No, all transfers and absolutely anything related to computers is done at the power of 2 number system because it represents the binary system. I think the confusion stems from the fact that we conveniently use "kilobyte" and "megabyte" and "gigabyte". We think of kilo and mega and immediately "1000" comes to our mind when in actuality, it should be 1024 (or 1024 * 1024 for megabyte). Thats where a lot of confusion comes in with hard drives. They'll create say, a 80 billion byte hard drive and say "Look at this 80 GB hard drive". It'll have exactly 80,000,000,000 bytes but when the computer reads it, it reads it in the base 2 system and when it displays a gigabyte number, it'll display 80,000,000,000 / (1024 * 1024) and it'll display around 74GB.

Oddly enough, I wonder why they do create hard drives of 80,000,000,000 bytes or other flat numbers like that. I thought everything was done in packets or sector or something like that and they had values of 32K and 64K and 128K etc etc. Sounds like towards the end, a few or maybe a lot of bytes are lost because they dont have a full packet or sector or whatever.

 Quote by Pengwuino No, all transfers and absolutely anything related to computers is done at the power of 2 number system because it represents the binary system.

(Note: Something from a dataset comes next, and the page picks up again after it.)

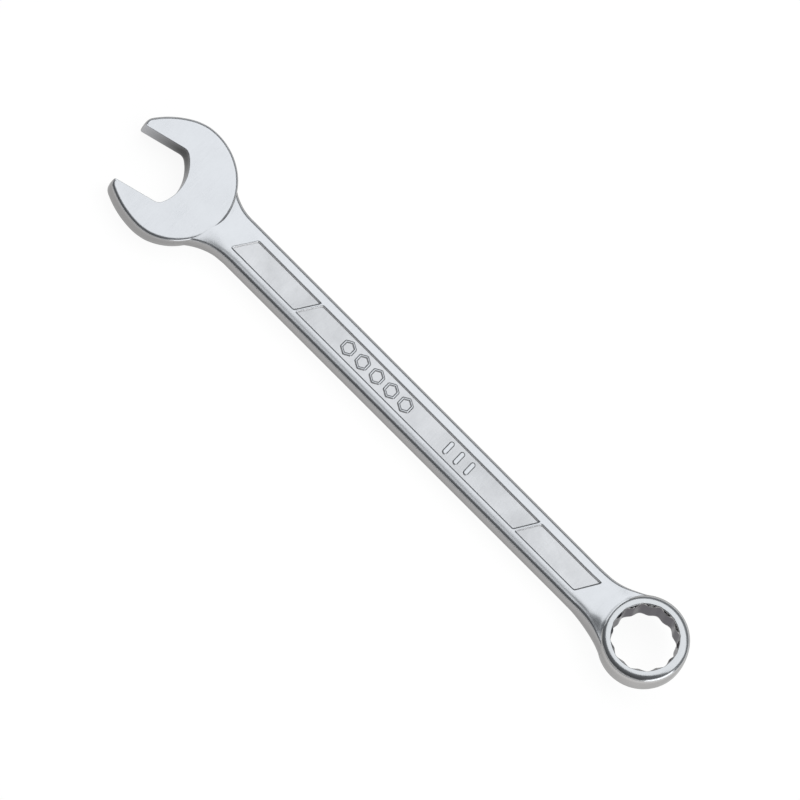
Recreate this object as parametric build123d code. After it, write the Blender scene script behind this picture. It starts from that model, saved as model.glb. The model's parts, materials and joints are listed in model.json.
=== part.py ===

I think the confusion stems from the fact that we conveniently use "kilobyte" and "megabyte" and "gigabyte". We think of kilo and mega and immediately "1000" comes to our mind when in actuality, it should be 1024 (or 1024 * 1024 for megabyte). Thats where a lot of confusion comes in with hard drives. They'll create say, a 80 billion byte hard drive and say "Look at this 80 GB hard drive". It'll have exactly 80,000,000,000 bytes but when the computer reads it, it reads it in the base 2 system and when it displays a gigabyte number, it'll display 80,000,000,000 / (1024 * 1024) and it'll display around 74GB. Oddly enough, I wonder why they do create hard drives of 80,000,000,000 bytes or other flat numbers like that. I thought everything was done in packets or sector or something like that and they had values of 32K and 64K and 128K etc etc. Sounds like towards the end, a few or maybe a lot of bytes are lost because they dont have a full packet or sector or whatever.
Some of the space is saved up for boot sectors and partition tables etc. Its a very minora mount of space.